## WHAT THE TASK ASKS
It is required that all of the data be written out exactly.

## GIVEN INFORMATION
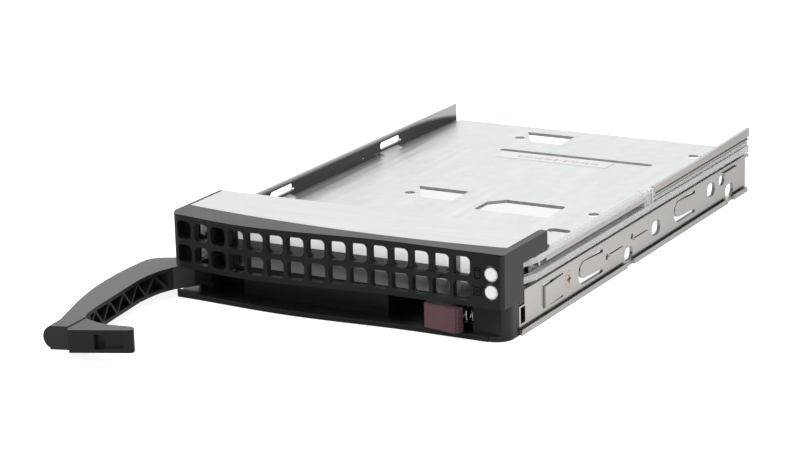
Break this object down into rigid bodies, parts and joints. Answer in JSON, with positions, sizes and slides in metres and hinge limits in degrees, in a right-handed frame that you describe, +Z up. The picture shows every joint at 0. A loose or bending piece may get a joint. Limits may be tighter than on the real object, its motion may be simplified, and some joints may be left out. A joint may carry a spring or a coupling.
{
  "type": "drive carrier",
  "caption": "Hot-swap drive tray: steel deck and side rails behind a perforated bezel, with a swinging latch lever, a release button and two light pipes.",
  "frame": {"origin": "on the base, at mid width, in the plane of the bezel's front right corner", "axes": "+X to the right across the bezel, +Y to the rear, into the bay, +Z up"},
  "size_m": [0.1171, 0.2394, 0.0249],
  "materials": {
    "deck_steel": "galvanised",
    "rail_steel": "brushed",
    "cover_steel": "satin",
    "black_plastic": "semi-matte",
    "button_plastic": "semi-matte",
    "spring_steel": "bright",
    "clear_plastic": "clear",
    "lens_plastic": "frosted",
    "screw_steel": "zinc plated",
    "label_paper": "matte"
  },
  "bodies": {
    "carrier": {"deck_plate": "deck_steel", "left_rail": "rail_steel", "right_rail": "rail_steel", "cover_plate": "cover_steel", "bezel_grille": "black_plastic", "latch_housing": "black_plastic", "lever_pivot_pin": "spring_steel", "lever_spring": "spring_steel", "button_spring": "spring_steel", "light_pipe_upper": "clear_plastic", "light_pipe_lower": "clear_plastic", "light_pipe_clip": "clear_plastic", "lens_upper": "lens_plastic", "lens_lower": "lens_plastic", "grounding_strip_left": "spring_steel", "grounding_strip_right": "spring_steel", "deck_screws": "screw_steel", "cover_rivets": "spring_steel", "deck_label": "label_paper"},
    "lever": {"lever_handle": "black_plastic", "lever_hook": "black_plastic", "lever_grip": "black_plastic"},
    "button": {"release_button": "button_plastic"}
  },
  "joints": [
    {"name": "lever_pivot", "type": "hinge", "parent": "carrier", "child": "lever", "pos_m": [-0.0488, 0.0132, 0.0058], "axis": [0, 0, 1], "range_deg": [0, 83], "stiffness_Nm_per_rad": 0.02, "springref_deg": -17.19},
    {"name": "button_slide", "type": "slide", "parent": "carrier", "child": "button", "axis": [1, 0, 0], "range_m": [0, 0.002], "stiffness_N_per_m": 300, "springref_m": -0.0005, "deforming": ["button_spring"]}
  ]
}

## SOLVED PROBLEM
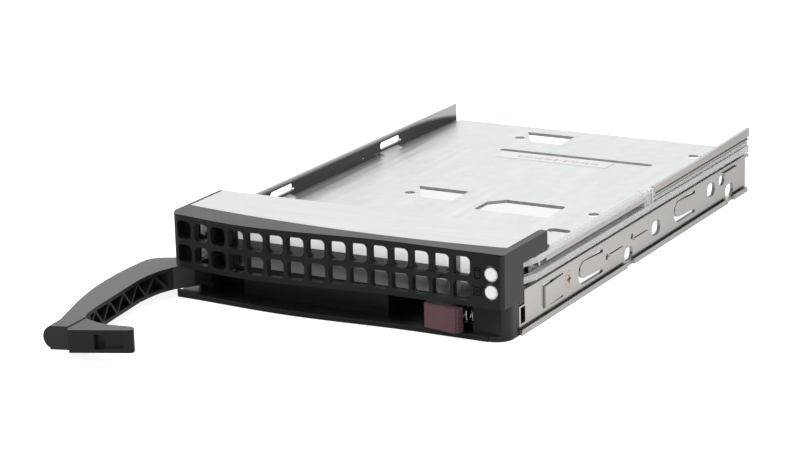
Break this object down into rigid bodies, parts and joints. Answer in JSON, with positions, sizes and slides in metres and hinge limits in degrees, in a right-handed frame that you describe, +Z up. The picture shows every joint at 0. A loose or bending piece may get a joint. Limits may be tighter than on the real object, its motion may be simplified, and some joints may be left out. A joint may carry a spring or a coupling.
{
  "type": "drive carrier",
  "caption": "Hot-swap drive tray: steel deck and side rails behind a perforated bezel, with a swinging latch lever, a release button and two light pipes.",
  "frame": {"origin": "on the base, at mid width, in the plane of the bezel's front right corner", "axes": "+X to the right across the bezel, +Y to the rear, into the bay, +Z up"},
  "size_m": [0.1171, 0.2394, 0.0249],
  "materials": {
    "deck_steel": "galvanised",
    "rail_steel": "brushed",
    "cover_steel": "satin",
    "black_plastic": "semi-matte",
    "button_plastic": "semi-matte",
    "spring_steel": "bright",
    "clear_plastic": "clear",
    "lens_plastic": "frosted",
    "screw_steel": "zinc plated",
    "label_paper": "matte"
  },
  "bodies": {
    "carrier": {"deck_plate": "deck_steel", "left_rail": "rail_steel", "right_rail": "rail_steel", "cover_plate": "cover_steel", "bezel_grille": "black_plastic", "latch_housing": "black_plastic", "lever_pivot_pin": "spring_steel", "lever_spring": "spring_steel", "button_spring": "spring_steel", "light_pipe_upper": "clear_plastic", "light_pipe_lower": "clear_plastic", "light_pipe_clip": "clear_plastic", "lens_upper": "lens_plastic", "lens_lower": "lens_plastic", "grounding_strip_left": "spring_steel", "grounding_strip_right": "spring_steel", "deck_screws": "screw_steel", "cover_rivets": "spring_steel", "deck_label": "label_paper"},
    "lever": {"lever_handle": "black_plastic", "lever_hook": "black_plastic", "lever_grip": "black_plastic"},
    "button": {"release_button": "button_plastic"}
  },
  "joints": [
    {"name": "lever_pivot", "type": "hinge", "parent": "carrier", "child": "lever", "pos_m": [-0.0488, 0.0132, 0.0058], "axis": [0, 0, 1], "range_deg": [0, 83], "stiffness_Nm_per_rad": 0.02, "springref_deg": -17.19},
    {"name": "button_slide", "type": "slide", "parent": "carrier", "child": "button", "axis": [1, 0, 0], "range_m": [0, 0.002], "stiffness_N_per_m": 300, "springref_m": -0.0005, "deforming": ["button_spring"]}
  ]
}